168 W. Va. 45

State of West Virginia v. Patricia Johnson

(No. 14622)

Decided July 29, 1981.

James Wilson Douglas for plaintiff in error.

Chauncey H. Browning, Attorney General, Curtis Power, III, Assistant Attorney General, for defendant in error.

Per Curiam:

The defendant, Patricia Johnson, was indicted for malicious wounding and was convicted of the lesser included offense of unlawful wounding in the Circuit Court of Clay County. She was sentenced to one to five years imprisonment, and subsequent to the circuit court’s denial of her motion to set aside the verdict and award a new trial, prosecuted this appeal. She claims that the court erred in: (1) refusing to give Defendant’s Instructions Nos. 10 and 11 dealing with self-defense, and (2) making a statement to the jury during its deliberations about the cost to the State in prosecuting a criminal trial.

*46The evidence in this case discloses that the defendant and the victim, Farrell Gray, were living together in a trailer in Clay County at the time of the shooting. The trailer was located near a tavern known as the Camp Creek Inn. On May 13,1978, the defendant returned home from work, and not finding Gray at home, proceeded to the tavern where she found him.

An argument between the two ensued, and when the defendant refused to comply with Gray’s demand to remove her possessions from the trailer, he went to the trailer and began throwing her clothing and personal belongings outside into the rain and mud. Betty McMel-lan, the owner of the Camp Creek Inn, testified that when Gray left the tavern the defendant said that she would kill him [Gray] if he threw her clothes out.

At this point, the defendant also left the tavern. The evidence is conflicting as to the events which next occurred. Gray testified that he started to return to the tavern after throwing the defendant’s clothes outside, and that he was walking at a fast pace due to the rain. Just as he reached a point where he could see the rear of the tavern building, the defendant stepped from a corner of the building that projected out and shot him.
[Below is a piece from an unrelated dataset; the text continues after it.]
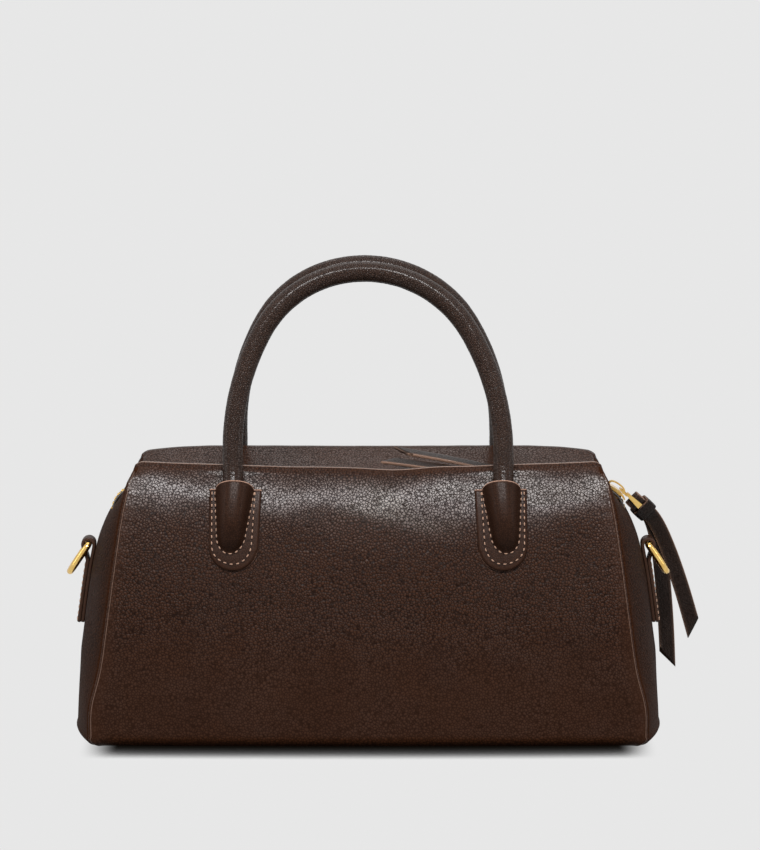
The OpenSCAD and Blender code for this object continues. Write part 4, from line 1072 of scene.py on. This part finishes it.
def bandMesh(spec):  # a squarish sleeve over both plies, open at its two ends
    count = spec["bandSides"]
    a = np.linspace(0, 2 * math.pi, count, endpoint=False)
    y, z = (np.sign(f) * np.abs(f) ** spec["bandPower"] for f in (np.cos(a), np.sin(a)))
    inY, inZ = spec["wide"] / 2 + 0.2, spec["thick"] + 0.3
    rows = [(place, spec["bandWall"], fall) for place, fall, _ in bandRows]
    rows += [(place, 0, 0) for place, _, _ in bandRows[::-1]]
    points = [np.stack([np.full(count, spec["bandFrom"] + place), (inY + grow) * y * (1 - fall / 6),
                        (inZ + grow) * z * (1 - fall / 4)], 1) for place, grow, fall in rows]
    light = [light for _, _, light in bandRows] + [0.2] * len(bandRows)
    return np.concatenate(points), ringFaces(len(rows), count, closed=True), np.repeat(light, count)


def addPull(word, body, spec, pull):
    halves = [strapHalf(spec, -1, spec["longTail"], pull["long"], pull["twist"][0]),
              strapHalf(spec, 1, spec["shortTail"], pull["short"], pull["twist"][1])]
    points, faces = joined([(pullPlace(points, pull), faces) for points, faces, _ in halves])
    addPiece(word + "PullStrap", body, "pull_leather", pullLeather, points, faces,
             {"edge": np.concatenate([edge for _, _, edge in halves]), "polish": np.full(len(points), 0.3)},
             stands=[word.lower() + "_pull_strap"])
    points, faces, light = bandMesh(spec)
    addPiece(word + "PullBand", body, "pull_leather", pullLeather, pullPlace(points, pull), faces,
             {"edge": light}, stands=[word.lower() + "_pull_band"])


addPull("Top", "top_pull", pullShape, topPull)
addPull("End", "end_pull", pullShape, endPull)
print("pulls made")

# Ring tabs: a strip folded over the ring's bar and sewn down the gusset
ringTabShape = {"height": 94.5, "length": 40.0, "wide": 12.4, "thick": 1.6, "wire": 1.7, "gap": 0.6,
                "join": 0.2, "stitchIn": 1.8, "footUp": 1.8}
ringShape = {"halfBar": 8.3, "side": 9.0, "lean": 34.0, "corner": 1.2, "sides": 20}
ringThread = dict(tabThread, pitch=3.0, long=2.1, radius=0.3)


def gussetMiddle(z, off):  # how far out the middle of a gusset is at height z, and off more
    return seamLen(z) + bulge(z) + 0.2 + off


ringOff = ringTabShape["wire"] + ringTabShape["gap"]
ringX = float(gussetMiddle(ringTabShape["height"], ringOff + ringTabShape["thick"]))


def addRingTabs(spec):
    z0 = spec["height"]
    loopMid = ringOff + spec["thick"] / 2
    joint = z0 - spec["length"] * spec["join"]
    z = np.linspace(z0 - spec["length"], joint, 20)
    plies = (spec["thick"] / 2, spec["thick"] * 1.5 + 0.2)
    inside, outside = (np.stack([gussetMiddle(z, off), 0 * z, z], 1) for off in plies)
    a = np.radians(np.linspace(180, 0, 25))
    loop = np.stack([ringX + loopMid * np.cos(a), 0 * a, z0 + loopMid * np.sin(a)], 1)
    path = softened(resample(np.concatenate([inside, loop, outside[::-1]]), 0.9), 3)
    sections, edge = stripSections(spec, len(path), 0.0)
    points, faces = sweep(path, (0, 1, 0), sections)
    run = (path[:, 2] < joint) & (path[:, 0] > gussetMiddle(path[:, 2], spec["thick"]))
    line = path[run] + (spec["thick"] / 2 + 0.1, 0, 0)
    half = spec["wide"] / 2 - spec["stitchIn"]
    across = np.linspace(-half, half, 9)[:, None] * (0, 1, 0)
    seams = [line + (0, half, 0), line - (0, half, 0)]
    seams += [p + across for p in (line[2], line[-1] + (0, 0, spec["footUp"]), line[len(line) // 3])]
    for word, x in endSides:
        flat = (x, 1, 1)
        addPiece(word + "RingTab", "bag", "trim_leather", trimLeather, points * flat, facesFor(x, faces),
                 {"edge": np.tile(edge, len(path)) * 0.07, "polish": np.full(len(points), 0.4)},
                 stands=[word + "_ring_tab"])
        addStitches(word + "RingStitches", "bag", "trim_leather", tanThread,
                    [(seam * flat, np.tile([x, 0.0, 0.0], (len(seam), 1))) for seam in seams], ringThread)


def addRings(tabSpec, spec):
    b, s, corner = spec["halfBar"], spec["side"], spec["corner"]
    turn = np.radians(np.linspace(-90, 0, 6))
    right = np.stack([b - corner + corner * np.cos(turn), corner + corner * np.sin(turn)], 1)
    a = np.linspace(0, math.pi, 33)
    arc = np.stack([b * np.cos(a), s + b * np.sin(a)], 1)
    flat = np.concatenate([right, arc, right[::-1] * (-1, 1), right[:1]])
    path = np.column_stack([0 * flat[:, 0], flat[:, 0], -flat[:, 1]])
    path = softened(resample(path, 0.7)[:-1], 1)
    ahead = unit(np.roll(path, -1, axis=0) - np.roll(path, 1, axis=0))
    out = np.cross(ahead, (1.0, 0, 0))[:, None]
    turn = np.linspace(0, 2 * math.pi, spec["sides"], endpoint=False)[None, :, None]
    points = path[:, None] + tabSpec["wire"] * (np.cos(turn) * (1.0, 0, 0) + np.sin(turn) * out)
    placed = turned(points.reshape(-1, 3), "y", -spec["lean"]) + (ringX, 0, tabSpec["height"])
    faces = ringFaces(len(path), spec["sides"], closed=True)
    for word, x in endSides:
        addPiece(word + "Ring", word + "_ring_swing", "gold_metal", goldMetal, placed * (x, 1, 1),
                 facesFor(x, faces), stands=[word + "_ring"])


addRingTabs(ringTabShape)
addRings(ringTabShape, ringShape)
print("rings made")

# CAD parts that stay: sliders, links, stops and the base board, with softened edges
keptShape = {"bevel": 0.22, "segments": 3}
keptMetal = ("top_slider", "end_slider", "top_pull_link", "end_pull_link", "left_zip_stop", "right_zip_stop")
keptFinish = dict({name: goldMetal for name in keptMetal}, base_board=pressedBoard)


def keepNodes(spec):
    for name, finish in keptFinish.items():
        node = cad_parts[name]
        rest = node.data.attributes.new("restPlace", "FLOAT_VECTOR", "POINT")
        places = np.array([v.co[:] for v in node.data.vertices], np.float32) / mm
        rest.data.foreach_set("vector", places.ravel())
        node.data.materials.clear()
        node.data.materials.append(finish)
        soft = node.modifiers.new("softEdges", "BEVEL")
        soft.width, soft.segments = spec["bevel"] * mm, spec["segments"]
        soft.limit_method, soft.angle_limit = "ANGLE", math.radians(35)
        soft.use_clamp_overlap = True
        soft.harden_normals = False


keepNodes(keptShape)
print("metal finished")

# Floor, backdrop and soft lights
studio = {"pale": 0.80, "fill": 0.22, "shadowReach": 34.0, "shadowPower": 9.0,
          "shadow": rgb(0.006, 0.005, 0.004), "sideFrom": 126.0, "sideTo": 146.0,
          "floorHalf": 4, "floorBack": 9, "contactRays": 12}
lamps = [
    {"name": "frontSky", "place": (0.0, -1.35, 1.65), "aim": (0, 0, 0.10), "size": (1.3, 0.30),
     "power": 60.0},
    {"name": "leftBox", "place": (-1.5, -0.25, 0.55), "aim": (0, 0, 0.08), "size": (0.30, 0.9), "power": 3.0},
    {"name": "rightBox", "place": (1.5, -0.25, 0.55), "aim": (0, 0, 0.08), "size": (0.30, 0.9), "power": 3.0},
    {"name": "topBack", "place": (0.0, 0.8, 1.5), "aim": (0, 0, 0.12), "size": (1.4, 0.35), "power": 5.5}]


def paleMask(start):  # rays from the camera, off metal and through glass see the pale background
    names = ("Is Camera Ray", "Is Glossy Ray", "Is Transmission Ray")
    camera, glossy, through = (start.make("ShaderNodeLightPath", out=name) for name in names)
    return (camera + glossy + through).between(0.0, 1.0)


def addStudio(spec):
    world = bpy.data.worlds.new("studio")
    bpy.context.scene.world = world
    world.use_nodes = True
    tree = world.node_tree
    pale, fill = (rgb(*[spec[k]] * 3) for k in ("pale", "fill"))
    sky = paleMask(Sock(tree, None)).mixed(fill, pale)
    tree.links.new(sky.socket, tree.nodes["Background"].inputs["Color"])
    mesh = bpy.data.meshes.new("floor")
    half, back = spec["floorHalf"], spec["floorBack"]
    corners = [(-half, -half, 0), (half, -half, 0), (half, back, 0), (-half, back, 0)]
    mesh.from_pydata(corners, [], [(0, 1, 2, 3)])
    floor = bpy.data.objects.new("floor", mesh)
    bpy.context.scene.collection.objects.link(floor)
    finish = bpy.data.materials.new("paleFloor")
    finish.use_nodes = True
    tree = finish.node_tree
    start = Sock(tree, None)
    shader = tree.nodes["Principled BSDF"]
    shader.inputs["Base Color"].default_value = fill
    shader.inputs["Roughness"].default_value = 0.9
    shader.inputs["Specular IOR Level"].default_value = 0.0
    reach = {"Distance": spec["shadowReach"] * mm}
    contact = start.make("ShaderNodeAmbientOcclusion", {"samples": spec["contactRays"]}, reach, out=1)
    place = start.make("ShaderNodeTexCoord", out="Object")
    beside = place.split(0).size().between(spec["sideFrom"] * mm, spec["sideTo"] * mm)
    shade = contact ** spec["shadowPower"]
    shade = shade + (1.0 - shade) * beside
    look = {"Color": shade.mixed(spec["shadow"], pale), "Strength": 1.0}
    glow = start.make("ShaderNodeEmission", {}, look)
    halves = {0: paleMask(start), 1: Sock(tree, shader.outputs[0]), 2: glow}
    both = start.make("ShaderNodeMixShader", {}, halves)
    tree.links.new(both.socket, tree.nodes["Material Output"].inputs["Surface"])
    mesh.materials.append(finish)


def addLamp(spec):
    data = bpy.data.lights.new(spec["name"], "AREA")
    data.shape = "RECTANGLE"
    data.size, data.size_y = spec["size"]
    data.energy = spec["power"]
    lamp = bpy.data.objects.new(spec["name"], data)
    bpy.context.scene.collection.objects.link(lamp)
    lamp.location = spec["place"]
    way = Vector(spec["aim"]) - Vector(spec["place"])
    lamp.rotation_euler = way.to_track_quat("-Z", "Y").to_euler()


addStudio(studio)
for lamp in lamps:
    addLamp(lamp)
print("studio lit")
Although the defendant did not testify about the shooting, a statement which she gave to police shortly after the incident was introduced into evidence. The defendant stated that she left the tavern and removed some of her clothing and her shotgun from the trailer as Gray had ordered, placed them in her truck, then returned to the Camp Creek Inn. When Gray went to the trailer and began throwing the rest of her clothes outside, she followed him and found her gun laying on the couch. The defendant surmised in her statement that Gray had evidently gotten the shotgun out of her truck. The defendant then stated that because she was afraid she grabbed the gun off the couch and headed for the tavern where she intended to leave the gun with her sister before returning to talk to Gray. Her statement continued:

*47“When I ran outside Farrell was right behind me. He was chasing me. I made it to the power pole at the back door of the Camp Creek Inn. I don’t remember if I laid the gun down or not. I remember telling Farrell to stop, but he just kept on coming.”

The defendant then stated that she pulled the trigger, although she didn’t remember cocking or loading the gun.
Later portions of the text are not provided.